Fraud-trial judge saves Trump from what could have been a shoot-self-in-foot plan to call Trump Org's court-ordered watchdog as a defense witness
The Trump Organization's court-appointed monitor, Barbara Jones, has criticized its transparency.
Despite this, Trump's lawyers had hoped to call her as their witness at his New York fraud trial.
The judge nixed that plan. On December 11, Trump is set to be his own final defense witness.
Donald Trump's lawyers tried to squeeze an unlikely new name onto their already crowded witness list in the New York civil fraud trial on Monday: Barbara Jones, the Trump Organization's highly critical court-appointed monitor.
The judge in the non-jury trial, state Supreme Court Justice Arthur Engoron, turned down the defense request, saving Trump's side from itself in the process.
In her 12 months as Trump Org's independent watchdog, Jones, a retired federal judge, has repeatedly described Trump Org's ongoing difficulties with thoroughness and transparency.
Jones didn't even need to be in the courthouse Monday for the attorney general's office to make a big deal of her criticisms.
Andrew Amer, a lawyer for state Attorney General Letitia James, posted paragraphs of Jones' condemnations on large overhead screens in the Manhattan courtroom.
Jones' August 3 report on the Trump Organization said that nine months into her monitorship, the former president's real-estate and golf-resort company was submitting "incomplete" data to lenders concerning "certain material liabilities."
"Were you aware that Judge Jones had prepared a report saying that certain reporting has been incomplete?" Amer asked Monday afternoon.
He was cross-examining Mark Hawthorn, who heads Trump's hotel division. The AG's lawyer pointed him to the language in Jones' report.
"Yes, we were aware of this letter," Hawthorn answered.
Amer read the critical paragraphs into the record, including the parts where Jones suggested Trump Org was not giving lenders a full picture of such liabilities as "refundable golf-club membership deposits."
Amer, still reading from the report, also quoted Jones as saying the company "has not consistently provided all required annual and quarterly certifications attesting to the accuracy of certain financial statements."

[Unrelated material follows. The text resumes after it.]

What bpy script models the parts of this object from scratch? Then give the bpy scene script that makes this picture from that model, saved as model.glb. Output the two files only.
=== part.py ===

"Were you aware that Judge Jones had identified such inconsistencies?" Amer then asked the witness.
"Yes," Hawthorn answered.
Trump's lawyers had hoped to call Jones and one of her staff attorneys to the witness stand to show that, overall, the independent monitor had not found any outright fraud in the year she'd been babysitting the company.
Jones and her staff have been set up in a "data room" at Trump Organization headquarters at Trump Tower in Manhattan, Hawthorn said earlier Monday under direct examination by the Trump lawyer Clifford Robert.

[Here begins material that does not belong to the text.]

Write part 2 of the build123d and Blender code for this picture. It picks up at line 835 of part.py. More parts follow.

Hawthorn said any discrepancies or requests for additional data were promptly cleared up. "In our view, the statement we provided and continue to provide is completely accurate and continues to be accurate," he said.
"Are you aware of whether the monitor found anything wrong in all the months she's been looking at Trump Organization?" Robert asked. "No," Hawthorn answered.

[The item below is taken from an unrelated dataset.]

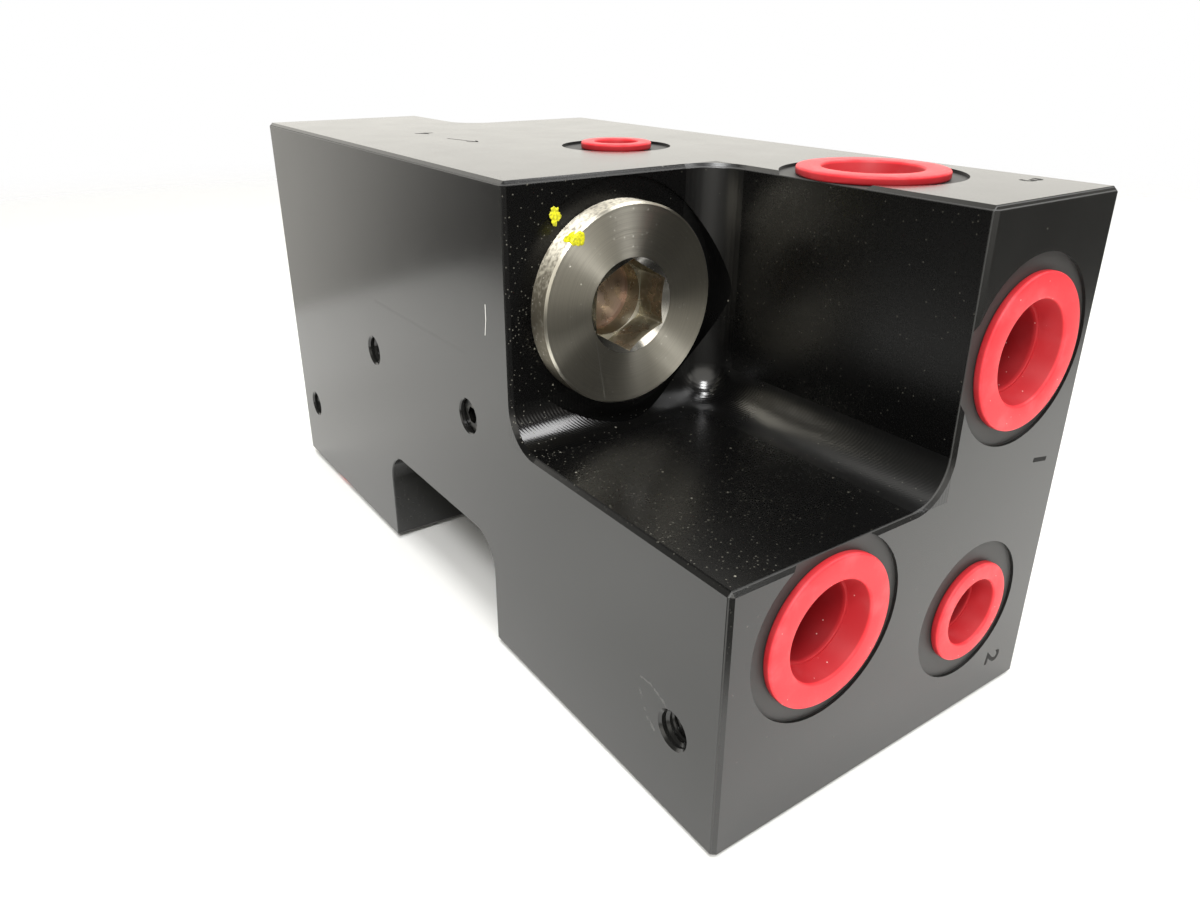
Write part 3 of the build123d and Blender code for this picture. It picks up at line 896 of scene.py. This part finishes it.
tree.links.new(blend(tree, camera, lit, 1.0), background.inputs["Strength"])
tree.links.new(paint(tree, camera, room["colour"], room["seen"]), background.inputs["Color"])

# Softboxes overhead: azimuth from the back and height in degrees, distance and size in m, and watts
lamps = {
    "overhead": {"azimuth": -107, "height": 80, "away": 1.3, "size": 0.34, "watts": 8},
    "overLeft": {"azimuth": -136, "height": 50, "away": 1.3, "size": 0.32, "watts": 9},
    "overRight": {"azimuth": 132, "height": 52, "away": 1.3, "size": 0.50, "watts": 7},
}
for name, lamp in lamps.items():
    data = bpy.data.lights.new(name, "AREA")
    data.size = lamp["size"]
    data.energy = lamp["watts"]
    light = bpy.data.objects.new(name, data)
    turned, height = math.radians(lamp["azimuth"]), math.radians(lamp["height"])
    away = Vector((math.sin(turned) * math.cos(height), math.cos(turned) * math.cos(height),
                   math.sin(height)))
    light.location = away * lamp["away"]
    light.rotation_euler = away.to_track_quat("Z", "Y").to_euler()
    bpy.context.scene.collection.objects.link(light)
print("sheet, room and lamps made")

# Camera above the block's near left corner
cameraSetup = {
    "at": (-143.14, -210.08, 150.49),  # mm
    "azimuth": 35.067,  # degrees, as are the next two
    "down": 23.476,
    "roll": 0.195,
    "lens": 27.076,
    "sensor": 36,
    "shift": (-0.0006, -0.0199),
    "clipStart": 0.01,
}
turned = math.radians(cameraSetup["azimuth"])
down = math.radians(cameraSetup["down"])
ahead = Vector((math.sin(turned) * math.cos(down), math.cos(turned) * math.cos(down), -math.sin(down)))
side = Vector((math.cos(turned), -math.sin(turned), 0))
upward = side.cross(ahead)
view = Matrix((side, upward, -ahead)).transposed().to_4x4()
roll = Matrix.Rotation(math.radians(cameraSetup["roll"]), 4, "Z")
view = Matrix.Translation(Vector(cameraSetup["at"]) * mm) @ view @ roll
cameraData = bpy.data.cameras.new("camera")
cameraData.lens = cameraSetup["lens"]
cameraData.sensor_width = cameraSetup["sensor"]
cameraData.shift_x, cameraData.shift_y = cameraSetup["shift"]
cameraData.clip_start = cameraSetup["clipStart"]
cameraObject = bpy.data.objects.new("camera", cameraData)
cameraObject.matrix_world = view
bpy.context.scene.collection.objects.link(cameraObject)
bpy.context.scene.camera = cameraObject
bpy.context.scene.view_settings.view_transform = "Standard"
print("camera set")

"No one from that team has ever communicated to us that they've uncovered any fraud or any irregularities," he added.
Robert and the lead defense counsel, Christopher Kise, had pushed hard for Jones and her staff lawyer to be added to their witness list.
It's relevant to the case, Robert argued, that the Trump Organization has spent "hundreds of thousands of dollars" accommodating Jones and her staff and that no fraud has been uncovered.
Receivers, who are similar to monitors, testify all the time in bankruptcy court, argued Kise, embracing Jones in a turn-around from a year ago, when he had fought just as hard against her appointment.
During a hearing in November of last year before the same judge, Kise had condemned the imposition of a court-appointed monitor, calling it "an extraordinary intrusion into the free marketplace" and likening it to "nationalizing a private enterprise."
When the attorney general's lawyer Amer protested Monday that it was too late in the game to change up the witness list, the judge seemed to suggest that, given her criticisms, the state should actually welcome Jones to the stand.
"I'm surprised by the objection," the judge said with a smile.
But Jones and her staff "are arms of the court," the judge said in precluding the new defense witnesses. "I don't want to create the appearance of a conflict of interest," he said.
The judge told both sides that he had spent Monday's lunch break researching case law and could not find any instances where an independent monitor was called to testify in the matter they were monitoring.
In the end, Engoron left the window slightly open for the defense to prove him wrong, saying he would revisit his decision if they could find a case where a monitor has testified under similar circumstances.
Also Monday, the defense said Eric Trump would testify for the defense on December 6, and Donald Trump would take the stand as the last witness for the defense on December 11.
The attorney general is seeking at trial to permanently bar Trump and his two eldest sons from running a business in New York, citing a decade's worth of fraud in annual net-worth statements he used to secure hundreds of millions of dollars in interest-rate and insurance-cost breaks, along with related property-sale profits.
It's the ninth week of trial and the third week of Trump's defense case. The state has not said whether it will present a rebuttal case after Trump's December 11 testimony.